_Directive:_ Write the material out again, line by line, exactly as it is.

_Information shown:_
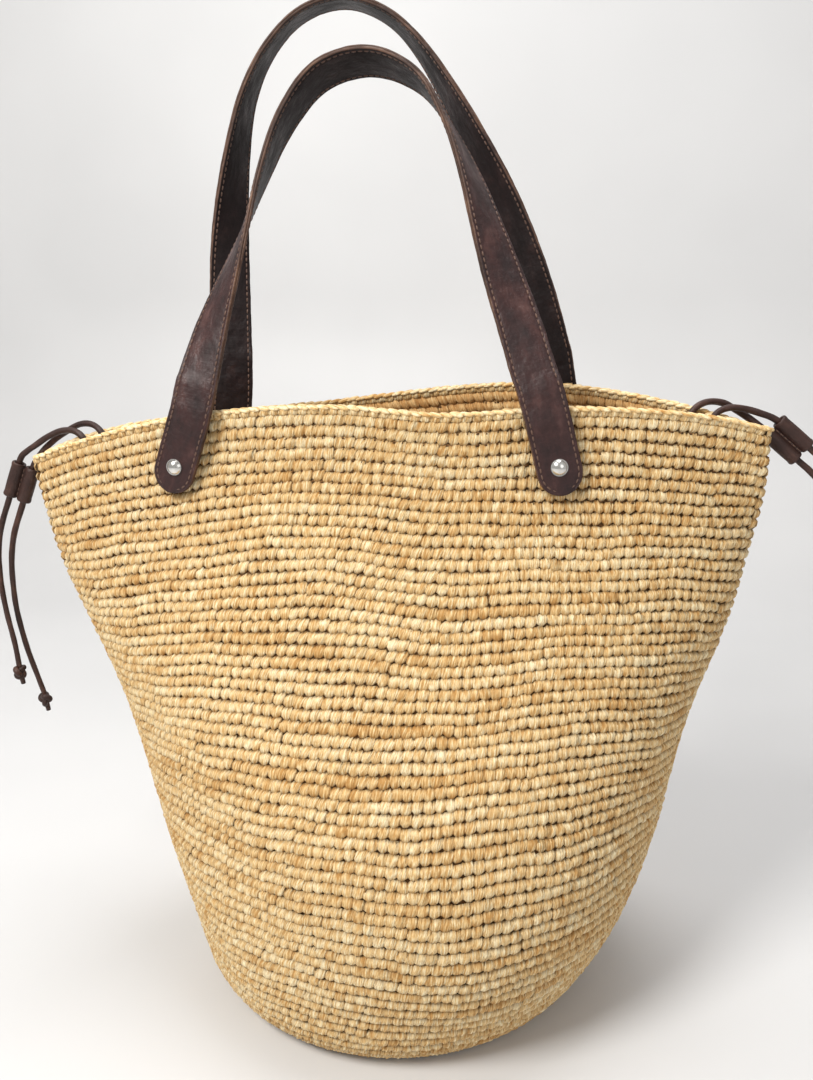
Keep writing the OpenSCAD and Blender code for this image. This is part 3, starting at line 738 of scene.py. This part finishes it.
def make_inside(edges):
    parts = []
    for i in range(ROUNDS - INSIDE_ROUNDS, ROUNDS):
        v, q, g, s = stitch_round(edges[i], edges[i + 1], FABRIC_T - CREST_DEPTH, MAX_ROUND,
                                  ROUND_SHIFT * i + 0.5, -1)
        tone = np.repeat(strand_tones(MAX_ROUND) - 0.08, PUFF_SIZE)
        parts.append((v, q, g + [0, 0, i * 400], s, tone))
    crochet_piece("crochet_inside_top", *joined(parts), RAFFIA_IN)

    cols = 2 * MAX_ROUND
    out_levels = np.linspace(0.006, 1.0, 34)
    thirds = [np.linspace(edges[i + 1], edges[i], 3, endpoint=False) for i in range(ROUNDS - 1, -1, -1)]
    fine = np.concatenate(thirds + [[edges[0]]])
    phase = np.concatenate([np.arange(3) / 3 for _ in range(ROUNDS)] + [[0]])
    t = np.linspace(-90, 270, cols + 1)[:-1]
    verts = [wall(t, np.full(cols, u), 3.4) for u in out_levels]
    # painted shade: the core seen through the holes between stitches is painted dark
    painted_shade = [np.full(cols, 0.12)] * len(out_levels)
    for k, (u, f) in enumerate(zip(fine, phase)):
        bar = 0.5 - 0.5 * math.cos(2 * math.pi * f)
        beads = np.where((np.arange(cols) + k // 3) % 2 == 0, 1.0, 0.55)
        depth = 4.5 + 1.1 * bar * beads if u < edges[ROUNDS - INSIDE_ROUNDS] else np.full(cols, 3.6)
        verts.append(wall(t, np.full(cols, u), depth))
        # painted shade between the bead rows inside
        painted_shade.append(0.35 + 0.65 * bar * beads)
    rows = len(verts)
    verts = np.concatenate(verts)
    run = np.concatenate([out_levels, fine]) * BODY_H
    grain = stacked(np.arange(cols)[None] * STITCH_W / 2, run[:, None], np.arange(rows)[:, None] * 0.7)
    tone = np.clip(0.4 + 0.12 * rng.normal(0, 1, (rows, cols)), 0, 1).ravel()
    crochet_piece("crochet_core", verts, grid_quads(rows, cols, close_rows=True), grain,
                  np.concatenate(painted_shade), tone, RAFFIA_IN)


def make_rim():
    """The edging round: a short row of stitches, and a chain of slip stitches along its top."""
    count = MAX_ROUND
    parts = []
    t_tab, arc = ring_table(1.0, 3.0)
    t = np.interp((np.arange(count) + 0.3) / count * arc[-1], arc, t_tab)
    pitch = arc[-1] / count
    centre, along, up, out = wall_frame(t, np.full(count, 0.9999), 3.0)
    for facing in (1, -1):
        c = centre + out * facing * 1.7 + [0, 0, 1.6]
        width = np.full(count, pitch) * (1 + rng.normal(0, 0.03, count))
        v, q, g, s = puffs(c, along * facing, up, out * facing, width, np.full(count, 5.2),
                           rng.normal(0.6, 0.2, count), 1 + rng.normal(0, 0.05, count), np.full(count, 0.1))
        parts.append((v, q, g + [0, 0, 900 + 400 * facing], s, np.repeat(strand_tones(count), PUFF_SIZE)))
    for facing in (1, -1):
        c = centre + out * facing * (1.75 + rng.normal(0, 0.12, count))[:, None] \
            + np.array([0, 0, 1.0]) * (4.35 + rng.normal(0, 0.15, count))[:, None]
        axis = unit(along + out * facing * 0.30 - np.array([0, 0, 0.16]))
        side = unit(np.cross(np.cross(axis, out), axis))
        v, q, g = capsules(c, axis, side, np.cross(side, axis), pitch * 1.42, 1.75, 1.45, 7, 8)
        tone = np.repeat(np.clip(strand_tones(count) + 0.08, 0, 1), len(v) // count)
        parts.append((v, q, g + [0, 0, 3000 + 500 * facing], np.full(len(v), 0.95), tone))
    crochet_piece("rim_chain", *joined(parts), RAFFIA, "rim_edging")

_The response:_
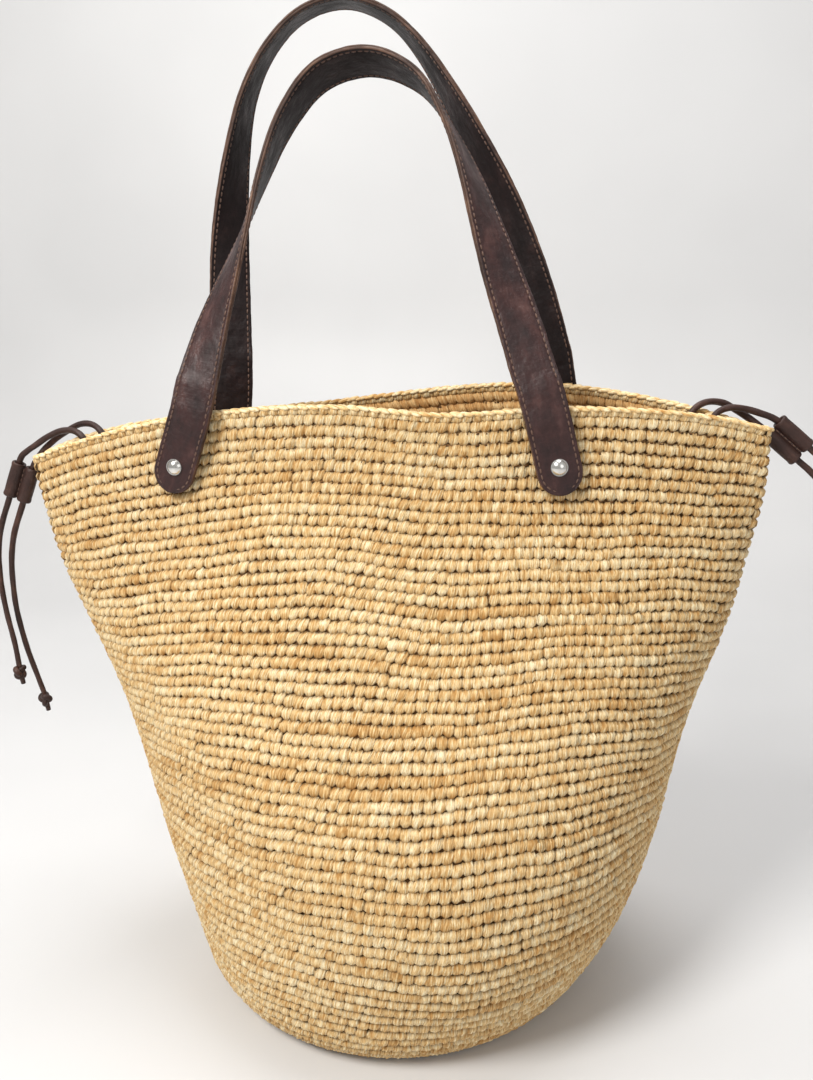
Keep writing the OpenSCAD and Blender code for this image. This is part 3, starting at line 738 of scene.py. This part finishes it.
def make_inside(edges):
    parts = []
    for i in range(ROUNDS - INSIDE_ROUNDS, ROUNDS):
        v, q, g, s = stitch_round(edges[i], edges[i + 1], FABRIC_T - CREST_DEPTH, MAX_ROUND,
                                  ROUND_SHIFT * i + 0.5, -1)
        tone = np.repeat(strand_tones(MAX_ROUND) - 0.08, PUFF_SIZE)
        parts.append((v, q, g + [0, 0, i * 400], s, tone))
    crochet_piece("crochet_inside_top", *joined(parts), RAFFIA_IN)

    cols = 2 * MAX_ROUND
    out_levels = np.linspace(0.006, 1.0, 34)
    thirds = [np.linspace(edges[i + 1], edges[i], 3, endpoint=False) for i in range(ROUNDS - 1, -1, -1)]
    fine = np.concatenate(thirds + [[edges[0]]])
    phase = np.concatenate([np.arange(3) / 3 for _ in range(ROUNDS)] + [[0]])
    t = np.linspace(-90, 270, cols + 1)[:-1]
    verts = [wall(t, np.full(cols, u), 3.4) for u in out_levels]
    # painted shade: the core seen through the holes between stitches is painted dark
    painted_shade = [np.full(cols, 0.12)] * len(out_levels)
    for k, (u, f) in enumerate(zip(fine, phase)):
        bar = 0.5 - 0.5 * math.cos(2 * math.pi * f)
        beads = np.where((np.arange(cols) + k // 3) % 2 == 0, 1.0, 0.55)
        depth = 4.5 + 1.1 * bar * beads if u < edges[ROUNDS - INSIDE_ROUNDS] else np.full(cols, 3.6)
        verts.append(wall(t, np.full(cols, u), depth))
        # painted shade between the bead rows inside
        painted_shade.append(0.35 + 0.65 * bar * beads)
    rows = len(verts)
    verts = np.concatenate(verts)
    run = np.concatenate([out_levels, fine]) * BODY_H
    grain = stacked(np.arange(cols)[None] * STITCH_W / 2, run[:, None], np.arange(rows)[:, None] * 0.7)
    tone = np.clip(0.4 + 0.12 * rng.normal(0, 1, (rows, cols)), 0, 1).ravel()
    crochet_piece("crochet_core", verts, grid_quads(rows, cols, close_rows=True), grain,
                  np.concatenate(painted_shade), tone, RAFFIA_IN)


def make_rim():
    """The edging round: a short row of stitches, and a chain of slip stitches along its top."""
    count = MAX_ROUND
    parts = []
    t_tab, arc = ring_table(1.0, 3.0)
    t = np.interp((np.arange(count) + 0.3) / count * arc[-1], arc, t_tab)
    pitch = arc[-1] / count
    centre, along, up, out = wall_frame(t, np.full(count, 0.9999), 3.0)
    for facing in (1, -1):
        c = centre + out * facing * 1.7 + [0, 0, 1.6]
        width = np.full(count, pitch) * (1 + rng.normal(0, 0.03, count))
        v, q, g, s = puffs(c, along * facing, up, out * facing, width, np.full(count, 5.2),
                           rng.normal(0.6, 0.2, count), 1 + rng.normal(0, 0.05, count), np.full(count, 0.1))
        parts.append((v, q, g + [0, 0, 900 + 400 * facing], s, np.repeat(strand_tones(count), PUFF_SIZE)))
    for facing in (1, -1):
        c = centre + out * facing * (1.75 + rng.normal(0, 0.12, count))[:, None] \
            + np.array([0, 0, 1.0]) * (4.35 + rng.normal(0, 0.15, count))[:, None]
        axis = unit(along + out * facing * 0.30 - np.array([0, 0, 0.16]))
        side = unit(np.cross(np.cross(axis, out), axis))
        v, q, g = capsules(c, axis, side, np.cross(side, axis), pitch * 1.42, 1.75, 1.45, 7, 8)
        tone = np.repeat(np.clip(strand_tones(count) + 0.08, 0, 1), len(v) // count)
        parts.append((v, q, g + [0, 0, 3000 + 500 * facing], np.full(len(v), 0.95), tone))
    crochet_piece("rim_chain", *joined(parts), RAFFIA, "rim_edging")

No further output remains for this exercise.